Toby Keith scored a chart-topping hit with his single "Courtesy of the Red, White and Blue (The Angry American)" when he released it as the debut single from his 2002 album Unleashed. Keith wrote the song in response to the terrorist attacks on 9/11; however, he was unaware that his knee-jerk response to the nationwide tragedy -- influenced by a personal tragedy, the death of Keith's father, a military veteran -- would turn into one of the biggest hits of his career.

At a media event, Keith shared the story behind "Courtesy of the Red, White and Blue (The Angry American)." Read on to read his memories.

My father had begged me for years to go on USO Tours, and I was so busy -- we were doing 130 shows a year -- that I just didn’t have it in my schedule. Finally, he passed away in March [of 2001], and then 9/11 happened. I was like, "Now I have to go honor him."

I was sitting out there, just a few days after the [Twin] Towers came down. I was working out in the gym, and I heard these talking heads say, "Well, I guess we could bomb them. That would be so the American way," and I was like, "What just happened to us? Are we supposed to just stand by and let this happen?
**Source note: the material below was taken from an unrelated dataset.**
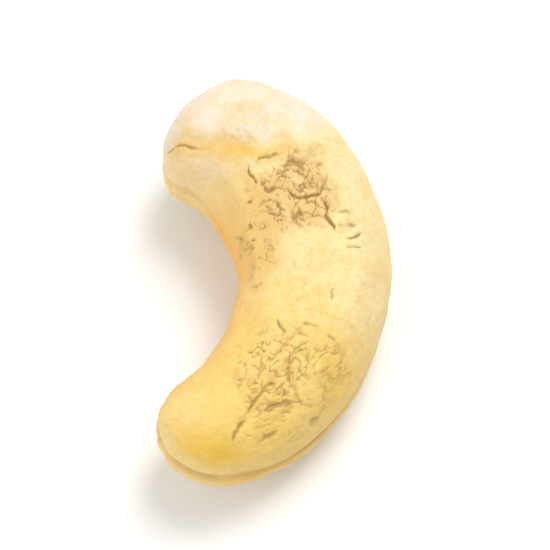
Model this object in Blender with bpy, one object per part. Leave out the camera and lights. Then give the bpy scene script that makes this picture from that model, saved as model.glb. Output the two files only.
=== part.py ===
"""A whole cashew kernel, shelled and skinned, lying on its side on a small flat spot.

It is one solid: two seed halves grown together, with the seam between them open as a groove
all the way round. Metres, +Z up. The long way of the crescent is Y, its back faces +X and its
hollow side faces -X. The origin is the middle of the outline, on the surface it lies on.
"""

import bmesh
import bpy
import numpy as np
from mathutils import Vector, noise

MM = 0.001

# Ribs along the crescent, from the lower tip round the back to the upper one: the middle's x
# and y and its height above the surface, the way the rib points at the back in degrees from
# +X, its half width and its half thickness. Millimetres.
RIBS = (
    (0.2, -12.5, 3.9, -56.0, 3.5, 3.4),
    (2.5, -11.4, 3.95, -50.0, 3.6, 3.55),
    (5.1, -9.8, 4.0, -40.0, 4.15, 3.95),
    (7.4, -7.4, 4.2, -27.0, 4.6, 4.25),
    (8.9, -4.2, 4.42, -14.0, 4.8, 4.5),
    (9.7, -0.8, 4.6, -1.0, 5.05, 4.7),
    (9.2, 2.7, 4.76, 12.0, 5.35, 4.85),
    (7.8, 5.9, 4.88, 25.0, 5.4, 4.95),
    (5.8, 8.6, 4.95, 40.0, 5.3, 4.95),
    (3.0, 10.0, 4.95, 56.0, 4.8, 4.75),
    (-0.3, 10.3, 4.85, 70.0, 4.2, 4.35),
)

# How square the cross-section is: 2 is an ellipse.
SECTION_POWER = 2.15
# The rounded ends start this far from the tips.
CAP_LENGTH = 3.8

# The box that is bent into the kernel: faces across each of its sides, how far its rows crowd
# towards the seam, and the slope below which an edge counts as running across.
CAGE_ROUND = 16
CROWD = 1.35
LEVEL = 0.01

# The seam between the halves: groove depth on the back, in the hollow and at the tips.
SEAM_DEPTH_BACK = 0.12
SEAM_DEPTH_HOLLOW = 0.26
SEAM_DEPTH_TIP = 0.24
SEAM_HALF_WIDTH = 0.42
# The groove deepens between these two distances across, from the back to the hollow side.
HOLLOW_START = 1.0
HOLLOW_FULL = -2.5
# The seam climbs towards the hollow side, and more so at the lower tip.
SEAM_SLOPE = 0.07
SEAM_TIP_RISE = 0.9
TIP_REACH = 6.5
# The under half stands out past the upper one at the lower tip, as a lip with its edge
# between these two heights from the seam.
LIP_OUT = 0.26
LIP_REACH = 2.6
LIP_TOP = 0.3
LIP_FULL = -0.7

# The sunken middle of the upper side, inside a smooth raised rim along the back.
DISH_DEPTH = 0.34
DISH_ACROSS = -0.3
DISH_HALF_WIDTH = 2.3
DISH_START = 4.5
DISH_END = 23.5
RIM_HEIGHT = 0.1
RIM_ACROSS = 3.3
RIM_HALF_WIDTH = 0.9

# Creases on the upper side: depth, half width, then points seen from above, all before the
# kernel is centred. The first follows the hollow side, the next three lie beside the upper
# lobe, and the rest are nearer the lower tip.
CREASES = (
    (0.26, 0.5, ((2.6, 5.3), (3.6, 4.1), (4.8, 1.0), (5.2, -1.4), (4.9, -4.0))),
    (0.18, 0.5, ((-1.5, 8.9), (2.2, 7.4), (4.8, 6.8), (8.0, 7.2))),
    (0.2, 0.5, ((6.0, 5.2), (6.5, 6.5), (8.0, 6.9), (9.6, 5.7))),
    (0.22, 0.5, ((8.0, 5.2), (9.0, 4.3), (10.7, 4.4), (10.9, 2.9), (11.7, 1.2))),
    (0.2, 0.5, ((8.7, -7.5), (7.0, -9.1), (5.4, -11.8))),
    (0.15, 0.5, ((8.0, -4.9), (7.9, -5.9), (7.1, -6.8))),
    (0.16, 0.5, ((9.9, -5.0), (9.4, -7.4), (11.0, -8.6))),
    (0.14, 0.5, ((6.9, -11.6), (8.2, -10.2))),
)

# Slow swells that keep any two sides from being alike. They die out over the underside,
# between these heights from the seam.
SWELL_HEIGHT = 0.16
SWELL_SIZE = 5.5
SWELL_NONE = -4.2
SWELL_FULL = -2.8

# Where the upper side's relief starts and is full, as heights from the seam.
UPPER_START = 0.8
UPPER_FULL = 2.4
# The length over which the sunken middle begins and ends.
DISH_FADE = 4.0


def smooth_step(low, high, value):
    """0 below low, 1 above high, and an S curve between them. high may be the smaller one."""
    share = np.clip((value - low) / (high - low), 0.0, 1.0)
    return share * share * (3.0 - 2.0 * share)


def bump(value, middle, half_width):
    """1 at middle, falling away like a bell."""
    return np.exp(-(((value - middle) / half_width) ** 2))


def through(knots, values, at):
    """A smooth curve through values at knots, read at many places."""
    slopes = np.gradient(values, knots, axis=0)
    span = np.clip(np.searchsorted(knots, at, side="right") - 1, 0, len(knots) - 2)
    length = (knots[span + 1] - knots[span])[:, None]
    share = (at - knots[span])[:, None] / length
    start, end = values[span], values[span + 1]
    leave, arrive = slopes[span] * length, slopes[span + 1] * length
    square, cube = share**2, share**3
    return (
        start * (2 * cube - 3 * square + 1)
        + leave * (cube - 2 * square + share)
        + end * (3 * square - 2 * cube)
        + arrive * (cube - square)
    )


def spine_knots():
    """The distance along the spine, in millimetres, at each rib."""
    points = np.array(RIBS)[:, :2]
    steps = np.linalg.norm(np.diff(points, axis=0), axis=1)
    return np.concatenate([[0.0], np.cumsum(steps)])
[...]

Could we not be mad as hell about this?"

I wrote ["Courtesy of the Red, White and Blue"] on the back of a Fantasy Football sheet that was laying there; I just turned it and wrote around the edges and, in about 20 minutes, wrote the lyric out and called it "The Angry American." When I turned it in, they said, "Well, it really doesn’t say 'angry American' in there. Why don’t you call it "Courtesy of the Red, White and Blue?"" So, I did.

I was at the Pentagon, playing for a bunch of Marines that were shipping out to Afghanistan for the first time … I said, "I’m going to play this song. The band doesn’t know it, but I’m going to play it on my acoustic ..." And when I got done, [the commander] said, "You’ve got to release that as a single ... That’s the most amazing battle song I’ve ever heard in my life." And so I prayed about it and discussed it with everybody for a long time, because I knew it was going to cause a storm. But at the end of the day, I was like, "If it means that much to those guys, then I don’t care. I’ll do it." And that’s when we finally decided we were going to release it.
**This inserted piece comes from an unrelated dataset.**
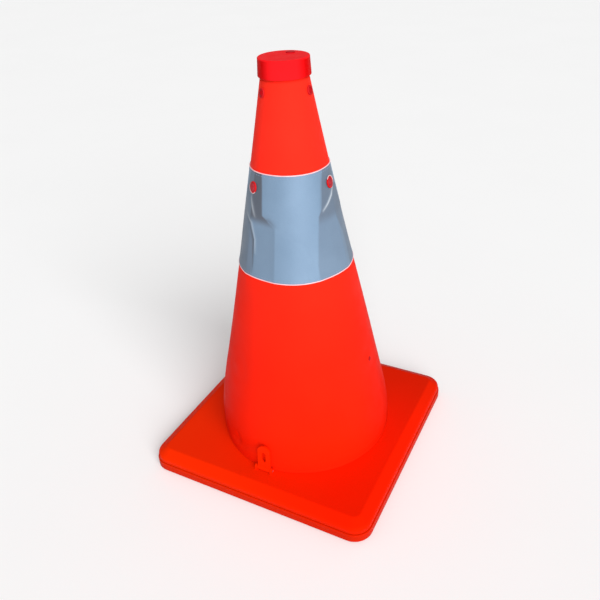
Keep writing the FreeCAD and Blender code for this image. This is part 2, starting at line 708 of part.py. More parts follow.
def lamp_nut(z):
    """The ring nut inside the sleeve; it stands off by the sleeve's curve at that height."""
    stand_off = SLEEVE_T + NUT_R ** 2 / (2 * sleeve_radius(z)) + NUT_AIR
    bore = along_x(LENS_STEM_R + TIGHT_FIT, -stand_off - NUT_T, -stand_off)
    return along_x(NUT_R, -stand_off - NUT_T, -stand_off).cut(bore)


def lamp_parts(level):
    z = LAMP_LEVELS[level]
    on_band = BAND_Z[0] < z < BAND_Z[1]
    lift = LAMP_LIFT + (BAND_GAP + BAND_T if on_band else 0.0)
    rows = {
        "lamp_lenses_" + level: (lamp_lens(LENS_R[level]), lift),
        "lamp_bezels_" + level: (lamp_bezel(BEZEL_R[level], LENS_R[level]), lift),
        "lamp_nuts_" + level: (lamp_nut(z), 0.0),
    }
    return {name: [placed_on_sleeve(shape, z, angle, raise_by) for angle in LAMP_ANGLES[level]]
            for name, (shape, raise_by) in rows.items()}


def grommet_places():
    return on_circle(GROMMET_PLACE_R, len(COLUMN_ANGLES))


def wire_grommets():
    grommets = []
    bore = LEAD_R + SLIDE_FIT
    for x, y in grommet_places():
        neck = tube(bore + GROMMET_NECK_T, bore, COVER_UNDERSIDE, COVER_TOP, x, y)
        brim = tube(bore + GROMMET_BRIM_T, bore, COVER_TOP, COVER_TOP + GROMMET_BRIM_H, x, y)
        grommets.append(neck.fuse(brim))
    return grommets


def rod_through(points, radius):
    """A round wire along straight runs, with a ball at each bend."""
    pieces = []
    for a, b in zip(points, points[1:]):
        pieces.append(Part.makeCylinder(radius, (b - a).Length, a, b - a))
    pieces += [Part.makeSphere(radius, p) for p in points[1:-1]]
    return fused(pieces)


def lamp_leads():
    """One lead up each lamp column, from the base to just under the upper lamp."""
    route = [Vector(GROMMET_PLACE_R, 0, COVER_UNDERSIDE - LAMP_LEAD_START_DROP)]
    route += [Vector(GROMMET_PLACE_R + outward, 0, z) for outward, z in LAMP_LEAD_KNEES]
    route.append(Vector(PLUG_SPIGOT_R + LAMP_LEAD_PLUG_AIR, 0, LAMP_LEVELS["upper"] - LAMP_LEAD_END_DROP))
    leads = []
    for angle in COLUMN_ANGLES:
        lead = rod_through(route, LEAD_R)
        lead.rotate(Vector(), Z_AXIS, angle)
        leads.append(lead)
    return leads


# ---------------------------------------------------------------- cap and push switch
def cap_shell():
    """A short tapered cup, closed at the top, with a round hole for the button."""
    profile = [
        Vector(CAP_RIM_R, 0, CAP_BOTTOM),
        Vector(CAP_TOP_R, 0, TOTAL_HEIGHT),
        Vector(0, 0, TOTAL_HEIGHT),
        Vector(0, 0, CAP_BOTTOM),
    ]
    outer = Part.Face(Part.makePolygon(profile + profile[:1])).revolve(Vector(), Z_AXIS, 360)
    for z, rounding in ((TOTAL_HEIGHT, CAP_EDGE_ROUND), (CAP_BOTTOM, CAP_RIM_ROUND)):
        outer = outer.makeFillet(rounding, [e for e in outer.Edges if level_edge(e, z)])
    inner_top = TOTAL_HEIGHT - CAP_WALL
    cuts = [
        cylinder(CAP_POCKET_R, CAP_BOTTOM - CUT, CAP_SHELF_Z),
        cylinder(CAP_BORE_R, SLEEVE_TOP_Z, inner_top),
        cylinder(BUTTON_R + FIT, inner_top - CUT, TOTAL_HEIGHT + CUT, 0, BUTTON_Y),
    ]
    return outer.cut(Part.makeCompound(cuts))


def cap_plug():
    """The stepped plug under the cap: it clamps the sleeve's neck, seats the spring's head and latches."""
    body = fused([
        cylinder(PLUG_RIM_R, CAP_SHELF_Z, PLUG_TOP),
        cylinder(PLUG_FLANGE_R, PLUG_FLANGE_Z, PLUG_TOP),
        cylinder(PLUG_SPIGOT_R, PLUG_BOTTOM, PLUG_TOP),
    ])
    body = body.makeChamfer(PLUG_LEAD_IN, [e for e in body.Edges if level_edge(e, PLUG_BOTTOM)])
    core_top = PLUG_POCKET_FLOOR - PLUG_CORE_ROOF
    cuts = [
        cylinder(PLUG_POCKET_R, PLUG_POCKET_FLOOR, PLUG_TOP),
        cylinder(WIRE_WAY_R, PLUG_BOTTOM - CUT, PLUG_TOP),
        tube(PLUG_SPIGOT_R + CUT, PLUG_SPIGOT_R - PLUG_GROOVE_DEPTH, *PLUG_GROOVE_Z),
        tube(PLUG_SPIGOT_R - PLUG_WALL, WIRE_WAY_R + PLUG_CORE_WALL, PLUG_BOTTOM, core_top),
    ]
    return body.cut(Part.makeCompound(cuts))


def switch_board():
    return cylinder(PLUG_POCKET_R - SWITCH_BOARD_AIR, PLUG_POCKET_FLOOR, PLUG_POCKET_FLOOR + SWITCH_BOARD_T)


def push_switch():
    z0 = PLUG_POCKET_FLOOR + SWITCH_BOARD_T
    body = centred_box(SWITCH_SIDE, SWITCH_SIDE, z0, z0 + SWITCH_H - PLUNGER_H, 0, SWITCH_Y)
    return body.fuse(cylinder(PLUNGER_R, z0, z0 + SWITCH_H, 0, SWITCH_Y))


def switch_button():
    """A round button, the flange that keeps it in the cap, and the stem that reaches the switch."""
    crown_z = TOTAL_HEIGHT + BUTTON_PROUD
    flange_top = TOTAL_HEIGHT - CAP_WALL - FIT
    stem_bottom = PLUG_POCKET_FLOOR + SWITCH_BOARD_T + SWITCH_H + BUTTON_TRAVEL + FIT
    button = fused([
        cylinder(BUTTON_R, flange_top - BUTTON_FLANGE_T, crown_z, 0, BUTTON_Y),
        cylinder(BUTTON_FLANGE_R, flange_top - BUTTON_FLANGE_T, flange_top, 0, BUTTON_Y),
        cylinder(BUTTON_STEM_R, stem_bottom, flange_top, 0, SWITCH_Y),
    ])
    return button.makeFillet(BUTTON_ROUND, [e for e in button.Edges if level_edge(e, crown_z)])


# ---------------------------------------------------------------- catch
def catch_collar():
    """The snap collar round the well: six springy fingers reach in to hold the folded cap's plug."""
    z0 = COVER_TOP
    collar = tube(COLLAR_R, COLLAR_FINGER_R, z0, z0 + COLLAR_H)
    outer_edge = [e for e in collar.Edges if level_edge(e, z0 + COLLAR_H)]
    collar = collar.makeFillet(COLLAR_EDGE_ROUND, outer_edge)
    cuts = [cylinder(SCREW_R + SCREW_CLEARANCE, z0, z0 + COLLAR_H, x, y) for x, y in collar_screw_places()]
    cuts += [cylinder(SCREW_HEAD_R + SCREW_CLEARANCE, z0 + COLLAR_H - SCREW_HEAD_H, z0 + COLLAR_H, x, y)
             for x, y in collar_screw_places()]
    for i in range(COLLAR_SLOTS):
        slot = Part.makeBox(COLLAR_SLOT_OUTER_R, COLLAR_SLOT_WIDTH, COLLAR_H,
                            Vector(0, -COLLAR_SLOT_WIDTH / 2, z0))
        slot.rotate(Vector(), Z_AXIS, 360.0 * i / COLLAR_SLOTS)
        cuts.append(slot)
    return collar.cut(fused(cuts))


def collar_screw_places():
    return on_circle(COLLAR_SCREW_R, COLLAR_SCREW_COUNT, COLLAR_SCREW_START_DEG)


def catch_screws():
    head_z = COVER_TOP + COLLAR_H - SCREW_HEAD_H
    return [screw(x, y, head_z, COLLAR_SCREW_TIP) for x, y in collar_screw_places()]


# ---------------------------------------------------------------- pull loop
def lug_spans():
    """The two lugs' spans along X, outside the loop."""
    inner = LOOP_WIDTH / 2 + LUG_GAP
    return [(LOOP_X - inner - LUG_T, LOOP_X - inner), (LOOP_X + inner, LOOP_X + inner + LUG_T)]


def loop_lugs():
    lugs = []
    for x0, x1 in lug_spans():
        eye = Part.makeCylinder(LUG_R, x1 - x0, Vector(x0, LOOP_Y, LOOP_Z), X_AXIS)
        foot = Part.makeBox(x1 - x0, 2 * LUG_R, LOOP_Z - COVER_TOP + LUG_ROOT,
                            Vector(x0, LOOP_Y - LUG_R, COVER_TOP - LUG_ROOT))
        bore = Part.makeCylinder(PIN_R + TIGHT_FIT, x1 - x0, Vector(x0, LOOP_Y, LOOP_Z), X_AXIS)
        lugs.append(eye.fuse(foot).cut(bore))
    return lugs


def pull_loop():
    """An arched plate with a slot, on a barrel that turns on the pin, leaning on the sleeve."""
    half = LOOP_WIDTH / 2
    arch_z = LOOP_REACH - half
    corners = [Vector(-half, 0, 0), Vector(half, 0, 0), Vector(half, 0, arch_z)]
    outline = Part.Wire([
        Part.makeLine(corners[0], corners[1]),
        Part.makeLine(corners[1], corners[2]),
        Part.Arc(corners[2], Vector(0, 0, LOOP_REACH), Vector(-half, 0, arch_z)).toShape(),
        Part.makeLine(Vector(-half, 0, arch_z), corners[0]),
    ])
    plate = Part.Face(outline).extrude(Vector(0, LOOP_T, 0))
    plate.translate(Vector(0, -LOOP_T / 2, 0))
    barrel = Part.makeCylinder(LOOP_BARREL_R, LOOP_WIDTH, Vector(-half, 0, 0), X_AXIS)
    low, high = LOOP_SLOT_SPAN
    slot_half = LOOP_SLOT_WIDTH / 2
    slot = fused([
        Part.makeBox(LOOP_SLOT_WIDTH, 2 * LOOP_T, high - low - LOOP_SLOT_WIDTH,
                     Vector(-slot_half, -LOOP_T, low + slot_half)),
        Part.makeCylinder(slot_half, 2 * LOOP_T, Vector(0, -LOOP_T, low + slot_half), Y_AXIS),
        Part.makeCylinder(slot_half, 2 * LOOP_T, Vector(0, -LOOP_T, high - slot_half), Y_AXIS),
    ])
    bore = Part.makeCylinder(PIN_R + SLIDE_FIT, LOOP_WIDTH, Vector(-half, 0, 0), X_AXIS)
    loop = fused([plate, barrel]).cut(slot)
    flat_edges = [e for e in loop.Edges if abs(abs(e.BoundBox.YMin) - LOOP_T / 2) < SAME
                  and abs(abs(e.BoundBox.YMax) - LOOP_T / 2) < SAME
                  and e.BoundBox.ZMin > LUG_R and e.BoundBox.YLength < SAME]
    loop = loop.makeFillet(LOOP_EDGE_ROUND, flat_edges)
    loop = loop.cut(bore)
    loop.rotate(Vector(), X_AXIS, -LOOP_LEAN_DEG)
    loop.translate(Vector(LOOP_X, LOOP_Y, LOOP_Z))
    return loop


def loop_pin():
    (x0, _), (_, x1) = lug_spans()
    return Part.makeCylinder(PIN_R, x1 - x0, Vector(x0, LOOP_Y, LOOP_Z), X_AXIS)


# ---------------------------------------------------------------- assembly
def all_nodes():
    nodes = {
        "base_cover": base_cover(),
        "base_tray": base_tray(),
        "rubber_feet": rubber_feet(),
        "base_screws": base_screws(),
        "battery_box": battery_box(),
        "battery_door": battery_door(),
        "battery_door_screw": battery_door_screw(),
        "battery_cells": battery_cells(),
        "battery_contacts": battery_contacts(),
        "battery_leads": battery_leads(),
        "flasher_board": flasher_board(),
        "board_screws": board_screws(),
        "board_components": board_components(),
        "hem_ring": hem_ring(),
        "hem_ring_screws": hem_ring_screws(),
        "catch_collar": catch_collar(),
        "catch_screws": catch_screws(),
        "wire_grommets": wire_grommets(),
        "loop_pin": loop_pin(),
        "pull_loop": pull_loop(),
        "fabric_sleeve": fabric_sleeve(),
        "reflective_band": reflective_band(),
        "cone_spring": cone_spring(),
        "spring_loops": spring_loops(),
        "lamp_leads": lamp_leads(),
        "cap_shell": cap_shell(),
        "cap_plug": cap_plug(),
        "switch_board": switch_board(),
        "push_switch": push_switch(),
        "switch_button": switch_button(),
    }
    for level in LAMP_LEVELS:
        nodes.update(lamp_parts(level))
    return nodes


def main():
    os.makedirs("parts", exist_ok=True)
    for name, shape in all_nodes().items():
        solids = shape if isinstance(shape, list) else [shape]
        for solid in solids:
            if not solid.isValid() or solid.Volume <= 0:
                raise ValueError(name + " has an invalid solid")
        whole = Part.makeCompound(solids) if len(solids) > 1 else solids[0]
        whole.exportStep("parts/" + name + ".step")
        print(name, len(whole.Solids), round(whole.Volume / 1000, 2), "cm3")


main()
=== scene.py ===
import json
import math

import bpy
import numpy as np
from mathutils import Matrix, Vector


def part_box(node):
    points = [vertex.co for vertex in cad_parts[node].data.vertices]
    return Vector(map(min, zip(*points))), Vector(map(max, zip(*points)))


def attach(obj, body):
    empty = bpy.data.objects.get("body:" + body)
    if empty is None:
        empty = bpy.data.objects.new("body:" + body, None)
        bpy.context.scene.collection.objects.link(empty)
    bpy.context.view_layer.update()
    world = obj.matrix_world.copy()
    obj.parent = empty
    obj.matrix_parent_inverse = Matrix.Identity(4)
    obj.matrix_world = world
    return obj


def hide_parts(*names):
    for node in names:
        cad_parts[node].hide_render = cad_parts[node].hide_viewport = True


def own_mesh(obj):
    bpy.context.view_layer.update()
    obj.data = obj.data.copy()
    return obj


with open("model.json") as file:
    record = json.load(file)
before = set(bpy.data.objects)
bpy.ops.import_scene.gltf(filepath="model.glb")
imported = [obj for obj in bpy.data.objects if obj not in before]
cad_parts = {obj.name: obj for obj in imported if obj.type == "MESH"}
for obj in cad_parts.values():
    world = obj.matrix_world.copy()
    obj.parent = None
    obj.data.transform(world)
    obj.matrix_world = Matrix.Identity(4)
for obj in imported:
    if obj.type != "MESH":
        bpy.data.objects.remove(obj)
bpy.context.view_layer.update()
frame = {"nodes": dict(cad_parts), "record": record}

MM = 0.001
NODES = frame["nodes"]

# ---------------------------------------------------------------- camera, in metres and degrees
CAMERA_AZIMUTH = 28.85
CAMERA_ELEVATION = 32.30
CAMERA_ROLL = -3.33
CAMERA_DISTANCE = 0.7258
CAMERA_AIM_SIDE = 0.0022  # the aim is this far to the camera's right of the cone's axis
CAMERA_AIM_HEIGHT = 0.1932
CAMERA_LENS = 38.14
SENSOR = 36.0

# ---------------------------------------------------------------- lights
WORLD_LIGHT = 0.40
KEY_AZIMUTH = 46.0
KEY_ELEVATION = 30.0
KEY_STRENGTH = 3.8
KEY_SPREAD = 50.0
FLOOR_SIZE = 12.0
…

[My dad] would be so angry right now to know that we’ve gotten so soft. He was a Yellow Dog Democrat; he was a lifetime Democrat. In fact, my brother, who is a preacher, he’s the first Republican who’s ever been in my family. So my dad, he always was like, "Everybody feels like everybody’s getting their toes stepped on these days. Everybody has to have thicker skin, and you can’t be that soft on things. You have to be stronger and know right from wrong, instead of right from left." And I thought, man, when those buildings came down, he would be really angry.

[My dad] was a true patriot: He never complained about his eye, [which he lost while serving]. He never complained about the time he served or how they treated him after. He just went back to work. He was just a good, old, solid cat.